Leave “safe spaces” with a carrier and familiar items nearby along with food and water. Your pet will be attracted to them if he or she is still nearby.
Put up posters everywhere, talk to mail carriers, UPS drivers, and anyone who is likely to travel the general area. They may have seen your cat. Talk to neighbors and keep checking back.
- Get the word out. Post notices on every lost and found board, on the walls of local vets and pet community centers’ Facebook pages, and ask your friends to please share your message.
Describe in detail and make it memorable. Things like Siamese with a kinked tail, crosses her eyes a lot, and has a funny barking meow are going to “stick” more with the reader than “9 year old Siamese mix.”
You may also want to consider placing ads in local newspapers and asking local shops if they’ll let you post a picture. My local coffee shop is always willing to let you post Lost (and Found) posters for pets on their community board.
- Don’t give up – ever! Keep looking and posting even after months or even years. Your pet may still find his or her way home. You aren’t being “unrealistic,” you’re being hopeful and, along the way, you can help other owners find their pets.

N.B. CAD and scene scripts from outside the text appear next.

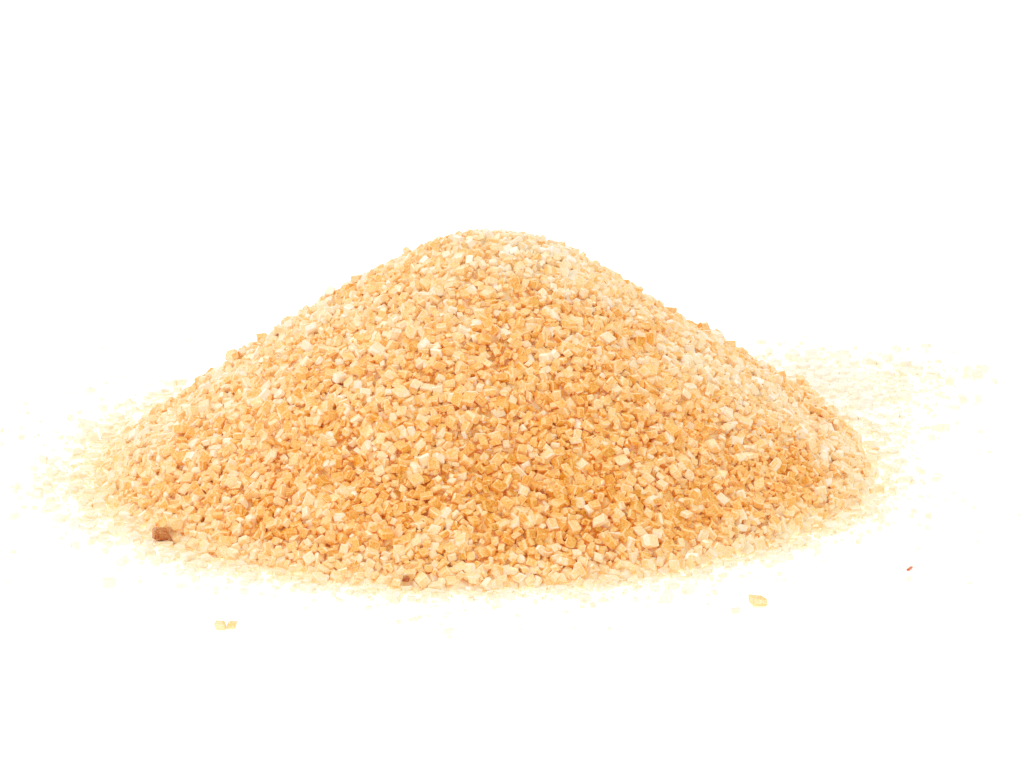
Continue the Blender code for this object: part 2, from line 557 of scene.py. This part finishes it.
def is_cut(face):
    """Whether a face of a block is a cut edge or corner, not one of its sides."""
    return len({point // 8 for point in face}) > 1


def joined_mesh(name, points, within, faces, tints):
    """One mesh of many like shapes.

    It takes their points (n, k, 3), where each point is within its own shape from -1 to 1, the
    faces of one shape, and tints at the faces' corners.
    """
    count, each = points.shape[:2]
    sides = np.array([len(face) for face in faces])
    corners = np.concatenate(faces)
    shift = np.arange(count)[:, None]
    mesh = bpy.data.meshes.new(name)
    mesh.vertices.add(count * each)
    mesh.vertices.foreach_set("co", points.astype(np.float32).ravel())
    mesh.loops.add(count * len(corners))
    mesh.loops.foreach_set("vertex_index", (corners + shift * each).astype(np.int32).ravel())
    starts = np.cumsum(sides) - sides + shift * len(corners)
    mesh.polygons.add(count * len(faces))
    mesh.polygons.foreach_set("loop_start", starts.astype(np.int32).ravel())
    mesh.update(calc_edges=True)
    mesh.shade_flat()
    layer = mesh.attributes.new("within", "FLOAT_VECTOR", "POINT")
    layer.data.foreach_set("vector", within.astype(np.float32).ravel())
    colour_corners(mesh, tints)
    return mesh


def add_piece(mesh, material):
    """Adds a mesh to the scene as a piece of the heap."""
    piece = bpy.data.objects.new(mesh.name, mesh)
    bpy.context.scene.collection.objects.link(piece)
    mesh.materials.append(material)
    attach(piece, "root")
    return piece


# ---------------------------------------------------------------- materials

def add_noise(material, scale, detail, low, high):
    """A noise in the object's own space, as values from low to high."""
    nodes, links = material.node_tree.nodes, material.node_tree.links
    place = nodes.new("ShaderNodeTexCoord")
    texture = nodes.new("ShaderNodeTexNoise")
    texture.inputs["Scale"].default_value = scale
    texture.inputs["Detail"].default_value = detail
    links.new(place.outputs["Object"], texture.inputs["Vector"])
    spread = nodes.new("ShaderNodeMapRange")
    spread.inputs["From Min"].default_value, spread.inputs["From Max"].default_value = NOISE_SPAN
    spread.inputs["To Min"].default_value = low
    spread.inputs["To Max"].default_value = high
    links.new(texture.outputs["Fac"], spread.inputs["Value"])
    return spread.outputs["Result"]


def add_painted_edge_shade(material):
    """Each crystal's sides are painted paler in the middle, where most light comes through them,
    and darker at the corners.
    """
    nodes, links = material.node_tree.nodes, material.node_tree.links
    within = nodes.new("ShaderNodeAttribute")
    within.attribute_name = "within"
    from_middle = nodes.new("ShaderNodeVectorMath")
    from_middle.operation = "LENGTH"
    links.new(within.outputs["Vector"], from_middle.inputs[0])
    density = nodes.new("ShaderNodeMapRange")
    density.inputs["From Min"].default_value = MIDDLE_AWAY
    density.inputs["From Max"].default_value = CORNER_AWAY
    density.inputs["To Min"].default_value = MIDDLE_LIT_DENSITY
    density.inputs["To Max"].default_value = EDGE_SHADE_DENSITY
    links.new(from_middle.outputs["Value"], density.inputs["Value"])
    return density.outputs["Result"]


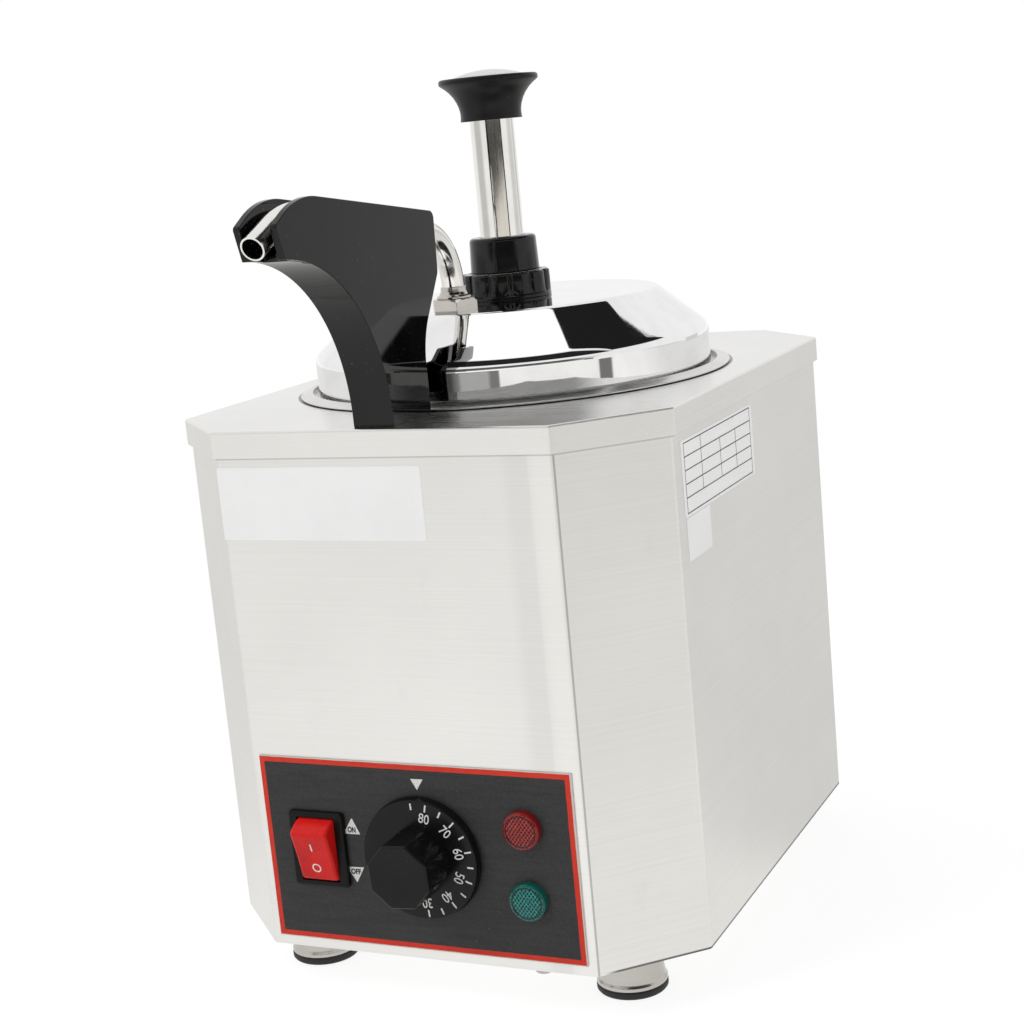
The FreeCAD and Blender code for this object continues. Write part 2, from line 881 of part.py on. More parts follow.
def lamp_lens(z):
    """A lens cap on the panel."""
    top = panel_thickness + lens_height
    cap = turned([(0, panel_thickness, 0), (lens_radius, panel_thickness, 0),
                  (lens_radius, top, lens_edge_radius), (0, top, 0)])
    room = post(lamp_body_radius + slip, 0, top - lens_wall)
    return to_front(cap.cut(room), lamp_x, front_y, z)


def lamp_body(z):
    """The lamp's barrel through the front wall, with its two contact tabs."""
    pieces = [post(lamp_body_radius, -lamp_body_length, panel_thickness + lens_height - lens_wall)]
    for side in (-1, 1):
        x = side * lamp_blade_spacing / 2
        pieces.append(block(x - blade_thickness / 2, x + blade_thickness / 2,
                            -lamp_blade_width / 2, lamp_blade_width / 2,
                            -lamp_body_length - lamp_blade_length, sheet - lamp_body_length))
    return to_front(fused(pieces), lamp_x, front_y, z)


def lamp_nuts():
    """The ring nuts behind the front wall."""
    nuts = [to_front(pipe(lamp_nut_radius, lamp_body_radius + slip, -sheet - lamp_nut_height, -sheet),
                     lamp_x, front_y, z) for _, z in lamp_places()]
    return Part.makeCompound(nuts)


def cable_gland():
    """The cable gland's body on the back wall."""
    flange = many_sided(6, gland_flats, 0, gland_flange_height)
    dome = turned([(0, gland_flange_height - sheet, 0), (gland_dome_radius, gland_flange_height - sheet, 0),
                   (gland_dome_radius, gland_flange_height + gland_dome_height, gland_dome_radius / 3),
                   (0, gland_flange_height + gland_dome_height, 0)])
    thread = post(gland_thread_radius, -gland_thread_length, sheet)
    bore = post(gland_bore_radius, -gland_thread_length - overrun,
                gland_flange_height + gland_dome_height + overrun)
    return to_back(fused([flange, dome, thread]).cut(bore), gland_x, back_y, gland_z())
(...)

As a few resources to help you in your search:
Humane Society’s Lost and Found Tips: http://www.humanesociety.org/animals/resources/tips/what_to_do_lost_pets.html?referrer=https://www.google.com/
ASPCA’s Lost and Found Tips:https://www.aspca.org/pet-care/finding-lost-pet
ASPCA’s missing pet app:http://www.aspca.org/pet-care/disaster-preparedness/aspca-launches-mobile-app-pet-parents
Petfinder’s Lost and Found Tips:https://www.petfinder.com/dogs/lost-and-found-dogs/find-lost-dog/
Missing Pet Network’s Lost and Found Tips:http://www.missingpet.net/advice/
Remember if you find a lost pet or an animal you suspect is lost to post their information on a pet community board as well as with local vets. A quick Google search will help you find vets in your area, as well as shelters and community centers. Petfinder is another great resource to find shelters in your area.